Parte 4 – Círculos de giz, 1960-1976
Aqui a narrativa dá um salto de qualidade gigante. Mariana retrocede no tempo e acompanhamos eventos muito importantes do passado de Juan e da Ordem, pelo olhar de Rosário, a filha de uma das famílias fundadoras da seita e futura esposa de Juan. Descobrimos as origens da Ordem, que remontam a séculos, quando o conhecimento da Escuridão foi trazido da África para a Inglaterra e dali se estendeu à Argentina. Há todo um desenvolvimento nesse capítulo sobre os poderes dos médiuns e todos os segredos obscuros da Ordem, assim como importantes revelações que conectam os capítulos anteriores, como as casas mágicas que mudam de forma e só podem ser abertas por um médium, com direito a Juan caçando e lutando com um personagem sádico e assassino (que não vou revelar quem é) pelas entranhas de um desconhecido portal cósmico. Também recebemos algumas chaves para começar a entender o todo da narrativa e importantes pistas do que irá acontecer no futuro. É um capítulo com bastante ação, cenas surreais de magia e rituais, bem como momentos de extrema violência. Também descobrimos o verdadeiro – e macabro – objetivo da Ordem, algo que fará Juan, Rosário, sua irmã Bia e Stephen se unirem para planejar um plano a longo prazo que proteja Gaspar e dê um fim à seita. Comparando com o capítulo anterior, também temos aqui uma trama protagonizada por um grupo de amigos adolescentes, só que muito mais interessante, resgatando a atmosfera da Parte 1, mas em potência máxima. Aliás, esse e o primeiro capítulo, sem dúvida, são minhas partes favoritas do romance.

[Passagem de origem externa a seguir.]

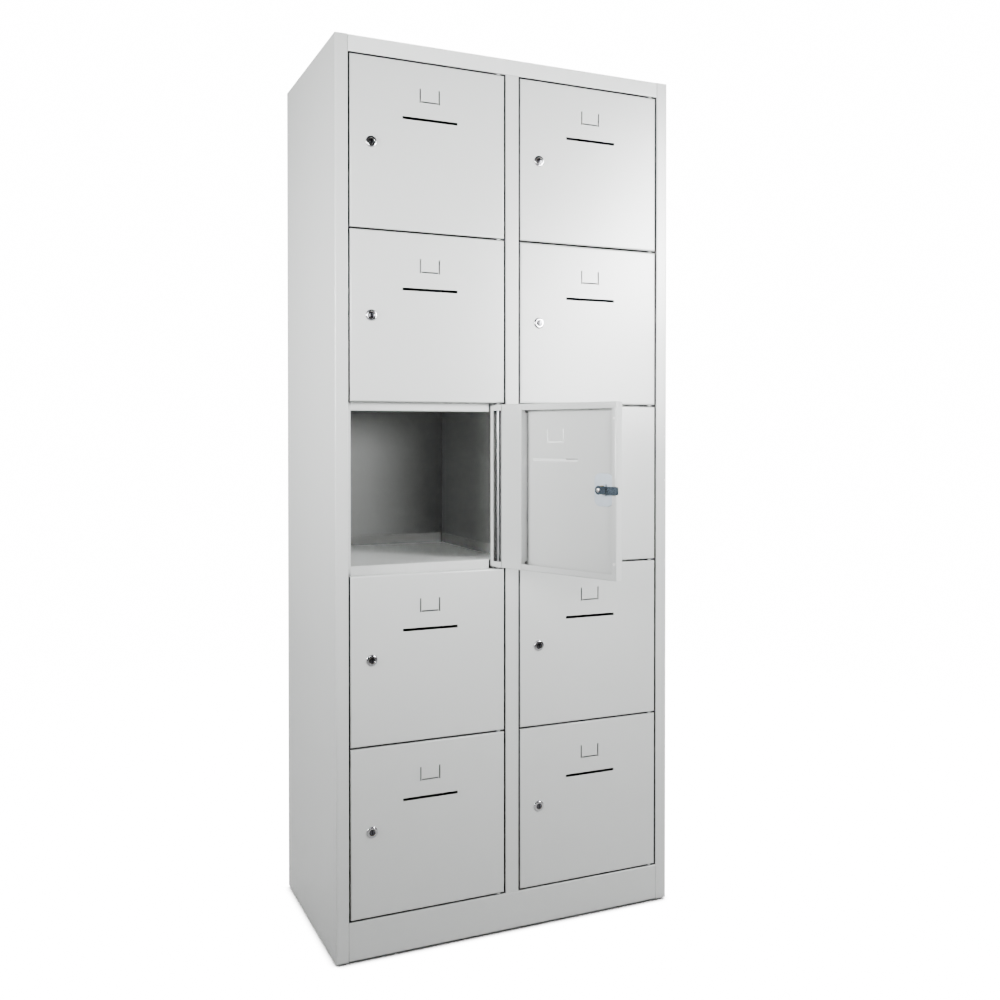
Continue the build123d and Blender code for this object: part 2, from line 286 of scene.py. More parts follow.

Parte 5 – O poço de Zañartú, por Olga Gallardo, 1993
Aqui temos outro rápido interlúdio que enriquece ainda mais a mitologia e os mistérios do romance. Na forma de crônica, somos guiados por uma jornalista que busca descobrir o que, de fato, aconteceu em no estranho episódio do desaparecimento de uma criança dentro de um antigo casarão em 1986. Esse capítulo é outro que, sozinho, já daria um ótimo conto, mas ele adiciona camadas e se conecta de forma incrível com o restante da narrativa, fornecendo mais revelações aterradoras para os leitores, inclusive na persona misteriosa de Juan. Além disso, embora o contexto da ditadura militar argentina seja um elemento em segundo plano no livro, aqui temos o maior vislumbre desse contexto histórico, através de uma abordagem crua e devastadora. Mariana sabe muito bem explorar o terror real e ela não poupa detalhes.
Parte 6 – As flores negras que crescem no céu, 1987-1997
Finalmente, chegamos ao desfecho com todas as pontas soltas sendo amarradas. É incrível como, apesar de criar vários plots e subtramas e diferentes linhas temporais, Mariana Enriquez não deixa passar nada e conecta todas as pistas e símbolos que foram sendo entregues ao leitor, no decorrer dessa longa na epopeia aterrorizante. Mesmo acontecimentos, aparentemente isolados, no primeiro capítulo – como uma foto – retornam montar esse desfecho.
Inicialmente, acompanhamos a história de Gaspar exatamente de onde a Parte 2 terminou, apresentando as consequências daquele fatídico dia para ele e seus amigos. Traumatizado e com a saúde física e mental abaladas, o jovem agora vive com o tio brasileiro e não quer ter contato com ninguém. Já seus amigos também tem seus próprios demônios para lidar, e alguns deles se tornam peças importantes nesse tabuleiro místico. Os anos passam e, inevitavelmente, o grupo volta se reunir. Aqui, como na Parte 3, há uma quebra de ritmo. Confesso que os capítulos protagonizados por Gaspar não são os meus favoritos. E por se tratar do último capítulo do livro, a história se perde um pouco nos dramas adolescentes dele e seus amigos, com algumas situações que travam a narrativa e não acrescentam muito à trama principal. Por conta disso, quando surgem as últimas revelações e o grande confronto final se aproxima, fiquei com a impressão de que tudo foi resolvido apressadamente e não teve o devido impacto esperado.
Apesar disso, a jornada vale muito a pena, com muito mais pontos positivos a se considerar. E, como qualquer obra literária, cada leitor terá uma experiência pessoal diferente (tenho amigos que, ao contrário de mim, adoraram os capítulos protagonizados por Gaspar). Uma coisa é certa: é impossível passar incólume por esse livro. São tantas camadas ricas e bem estruturadas, com diferentes temas e surpresas, que tornam esse romance um verdadeiro acontecimento na Literatura e dá vontade de passar dias ou anos conversando sobre ele, sem que os seus mistérios se esgotem. E mesmo sendo um calhamaço de quase 6oo páginas, não dá vontade de interromper a leitura até saber o desfecho. Mariana Enriquez tem uma criatividade impressionante e sua escrita é muito envolvente.
Repito: trata-se de uma obra-prima do terror e da literatura latino-americana. Um romance perturbador e deslumbrante que merece estar na estante de todos os leitores de diferentes gêneros.